> _Brief_: Pull out the lines from the line containing "Recreate this object" through the line containing "cord_d = 3.4; // [2:0.1:3.6]", both lines included, and copy them exactly.

══════════════════════════════

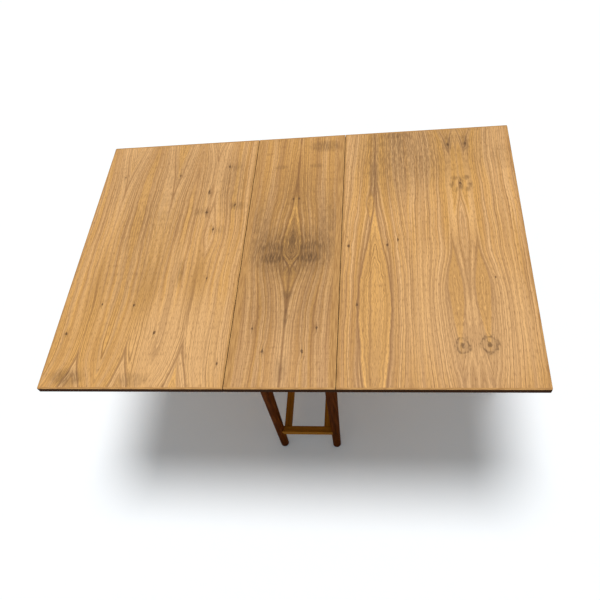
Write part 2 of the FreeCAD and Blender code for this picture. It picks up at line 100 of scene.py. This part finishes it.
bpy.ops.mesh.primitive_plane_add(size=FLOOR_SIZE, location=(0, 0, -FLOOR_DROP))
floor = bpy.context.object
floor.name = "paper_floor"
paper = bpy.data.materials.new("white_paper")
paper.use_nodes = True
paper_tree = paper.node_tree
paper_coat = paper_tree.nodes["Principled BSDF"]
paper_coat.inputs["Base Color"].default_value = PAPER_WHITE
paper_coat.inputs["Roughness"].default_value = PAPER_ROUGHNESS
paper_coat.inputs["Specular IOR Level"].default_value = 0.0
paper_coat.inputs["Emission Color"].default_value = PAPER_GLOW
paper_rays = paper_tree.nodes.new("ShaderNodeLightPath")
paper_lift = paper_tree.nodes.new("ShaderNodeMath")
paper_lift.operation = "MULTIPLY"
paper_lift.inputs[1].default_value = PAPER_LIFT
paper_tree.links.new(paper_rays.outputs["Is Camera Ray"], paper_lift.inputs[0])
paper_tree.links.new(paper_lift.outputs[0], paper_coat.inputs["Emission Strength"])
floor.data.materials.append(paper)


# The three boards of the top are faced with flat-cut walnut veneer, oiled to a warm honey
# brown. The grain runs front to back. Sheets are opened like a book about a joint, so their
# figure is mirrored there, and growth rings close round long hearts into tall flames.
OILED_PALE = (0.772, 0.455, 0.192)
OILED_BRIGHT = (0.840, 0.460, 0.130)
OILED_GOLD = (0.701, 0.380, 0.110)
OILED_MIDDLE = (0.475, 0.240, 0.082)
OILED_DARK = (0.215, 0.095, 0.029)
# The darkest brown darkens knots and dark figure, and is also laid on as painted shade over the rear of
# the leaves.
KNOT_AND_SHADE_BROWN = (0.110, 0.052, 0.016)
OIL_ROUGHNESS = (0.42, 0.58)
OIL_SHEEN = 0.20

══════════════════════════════

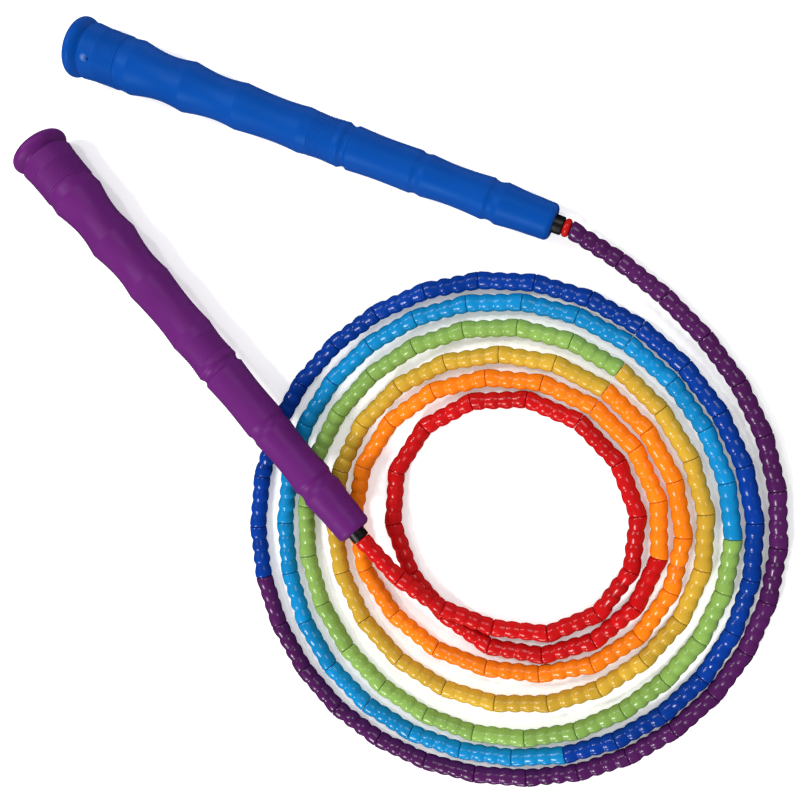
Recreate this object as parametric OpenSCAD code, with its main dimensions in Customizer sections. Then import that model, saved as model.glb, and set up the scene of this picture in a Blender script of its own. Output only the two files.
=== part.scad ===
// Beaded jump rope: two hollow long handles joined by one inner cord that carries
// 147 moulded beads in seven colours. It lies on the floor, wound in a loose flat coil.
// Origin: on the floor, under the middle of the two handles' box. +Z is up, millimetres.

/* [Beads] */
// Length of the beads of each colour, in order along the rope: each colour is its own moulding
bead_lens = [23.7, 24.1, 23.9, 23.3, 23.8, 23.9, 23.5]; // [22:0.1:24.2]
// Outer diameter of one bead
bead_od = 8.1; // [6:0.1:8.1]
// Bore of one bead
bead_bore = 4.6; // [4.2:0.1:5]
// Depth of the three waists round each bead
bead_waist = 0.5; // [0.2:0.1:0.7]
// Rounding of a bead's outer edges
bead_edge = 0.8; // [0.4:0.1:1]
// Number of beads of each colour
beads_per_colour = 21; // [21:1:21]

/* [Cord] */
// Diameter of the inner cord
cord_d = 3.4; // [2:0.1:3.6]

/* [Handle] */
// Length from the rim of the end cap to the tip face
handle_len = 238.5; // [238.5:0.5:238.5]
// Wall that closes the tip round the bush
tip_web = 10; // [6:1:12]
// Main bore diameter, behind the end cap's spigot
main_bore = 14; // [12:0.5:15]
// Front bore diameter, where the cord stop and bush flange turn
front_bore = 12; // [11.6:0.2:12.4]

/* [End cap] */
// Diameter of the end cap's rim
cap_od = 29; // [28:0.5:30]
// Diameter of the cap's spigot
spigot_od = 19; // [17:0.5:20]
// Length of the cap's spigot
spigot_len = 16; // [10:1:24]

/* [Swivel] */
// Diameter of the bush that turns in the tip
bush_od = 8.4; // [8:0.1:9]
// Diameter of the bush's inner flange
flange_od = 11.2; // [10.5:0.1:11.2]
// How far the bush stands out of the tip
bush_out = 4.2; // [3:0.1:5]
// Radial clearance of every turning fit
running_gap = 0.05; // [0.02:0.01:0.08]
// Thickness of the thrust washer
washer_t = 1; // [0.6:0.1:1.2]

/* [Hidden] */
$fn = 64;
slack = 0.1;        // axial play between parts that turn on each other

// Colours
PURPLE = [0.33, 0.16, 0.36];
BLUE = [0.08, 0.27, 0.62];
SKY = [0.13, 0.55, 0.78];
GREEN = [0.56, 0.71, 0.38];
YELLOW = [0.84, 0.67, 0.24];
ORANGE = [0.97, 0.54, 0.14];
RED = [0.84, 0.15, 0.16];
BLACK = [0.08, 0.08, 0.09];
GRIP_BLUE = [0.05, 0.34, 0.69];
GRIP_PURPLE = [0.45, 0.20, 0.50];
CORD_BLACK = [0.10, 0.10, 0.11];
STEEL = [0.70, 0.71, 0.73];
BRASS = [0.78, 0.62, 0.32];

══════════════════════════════

> _Written answer_:
Recreate this object as parametric OpenSCAD code, with its main dimensions in Customizer sections. Then import that model, saved as model.glb, and set up the scene of this picture in a Blender script of its own. Output only the two files.
=== part.scad ===
// Beaded jump rope: two hollow long handles joined by one inner cord that carries
// 147 moulded beads in seven colours. It lies on the floor, wound in a loose flat coil.
// Origin: on the floor, under the middle of the two handles' box. +Z is up, millimetres.

/* [Beads] */
// Length of the beads of each colour, in order along the rope: each colour is its own moulding
bead_lens = [23.7, 24.1, 23.9, 23.3, 23.8, 23.9, 23.5]; // [22:0.1:24.2]
// Outer diameter of one bead
bead_od = 8.1; // [6:0.1:8.1]
// Bore of one bead
bead_bore = 4.6; // [4.2:0.1:5]
// Depth of the three waists round each bead
bead_waist = 0.5; // [0.2:0.1:0.7]
// Rounding of a bead's outer edges
bead_edge = 0.8; // [0.4:0.1:1]
// Number of beads of each colour
beads_per_colour = 21; // [21:1:21]

/* [Cord] */
// Diameter of the inner cord
cord_d = 3.4; // [2:0.1:3.6]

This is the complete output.